There were two lessons to be (re)learned listening to Haydn’s Symphony no. 31 in D major at the start of the Mahler Chamber Orchestra’s Enescu Festival programme. Firstly, Haydn’s shadow truly hovers over almost everything composed after him in Western music, the ludic thread that seemed to run through the performance being just an example. Secondly, the level of cohesiveness of the ensemble – whose members do not play together very often – was amazing. Just glancing at their leader, Matthew Truscott, and at each other, the musicians were able to maintain a sonic balance that could have easily been dominated by the four horns employed in the score. Several solo moments – cello, violin, flute, double bass – in the Finale (a theme with seven variations) were all very well incorporated into the overall soundscape, as were the earlier violin and cello ones in the second movement.

Matthew Truscott leads the Mahler Chamber Orchestra
© Andrei Gîndac

The other piece performed without a designated soloist was Stravinsky’s three-part Octet for Wind Instruments. The score is considered to mark (together with his opera Mavra) the beginning of the neo-classical phase in the composer’s oeuvre. As rendered here, the Octet was a live demonstration that Stravinsky’s output is more unified than we like to accept. Not only was the third movement anchored in the same folkloric source as Stravinsky’s “revolutionary” early ballet scores, but the rendition of the first movement sonata form underlined the “I-can-do-this-too” satirical spirit clearly perceivable in the composer’s approach. Between Mozartian shadows, a Valse and a can-can, or a last variation totally unconventional in its structure, all the details of the Andantino were carefully brought forward by the group of virtuoso wind-players.

Yuja Wang and the Mahler Chamber Orchestra
© Andrei Gîndac

Many music lovers around the world have been excited by news of Yuja Wang taking up directing. She gave mixed indications in Bucharest. Wang was billed in the programme notes just as pianist, but her name was placed above Truscott’s, credited as “concertmaster and leader”. For Janáček, the piano was placed perpendicular to the stage, surrounded by the wind players. She used just a few conducting gestures – mostly nodded – at the beginning and end, even if one of her hands was totally free. For Shostakovich’s concerto, her Steinway was placed in a regular position and she was kept busy with her own glorious playing.

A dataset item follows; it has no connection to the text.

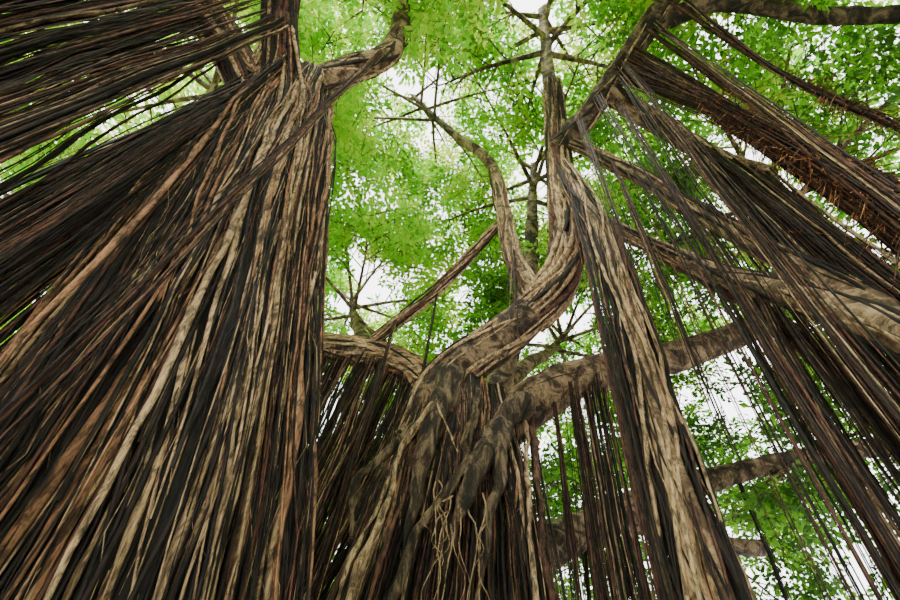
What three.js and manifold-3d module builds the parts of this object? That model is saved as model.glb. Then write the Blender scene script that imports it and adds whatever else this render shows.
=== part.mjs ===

Janáček’s Capriccio has a similarly eccentric combination of instrumental timbres as Stravinsky’s Octet. The syncopations evoke spoken language with their unexpected turns of a phrase, and the mixture of sadness, irony and hope were all beautifully rendered. Yuja Wang marvellously switched from virtuosic passages to subtle textures. Her dialogues with the tuba and the trombones had a particular charm.

Yuja Wang and the Mahler Chamber Orchestra
© Andrei Gîndac

She was fully back to her ebullient self during the rendition of Shostakovich’s Second Piano Concerto, while also playing the melancholic Andante with great delicacy. The integration of piano and orchestra worked – both rhythmically and dynamically – as well here as it did in Janáček, with various hints from Baroque fugues to Soviet-era marches illuminated without any over-emphasis.

Yuja Wang added two encores that she has often played before: a Mélodie arranged by Sgambati from Gluck’s Orfeo ed Eurydice and Nikolai Kapustin’s Toccatina, part of his Eight Concert Studies for Piano, Op. 40. Composed two centuries apart, and both extremely different, they represent the type of work where “you are putting out a lot of emotion”. However, one is still looking forward to the day when this phenomenal interpreter will devote less time to compositions with “exciting elements” and more to those “philosophical and psychological pieces (that) need to undergo a long-term thought process” (to quote the pianist herself).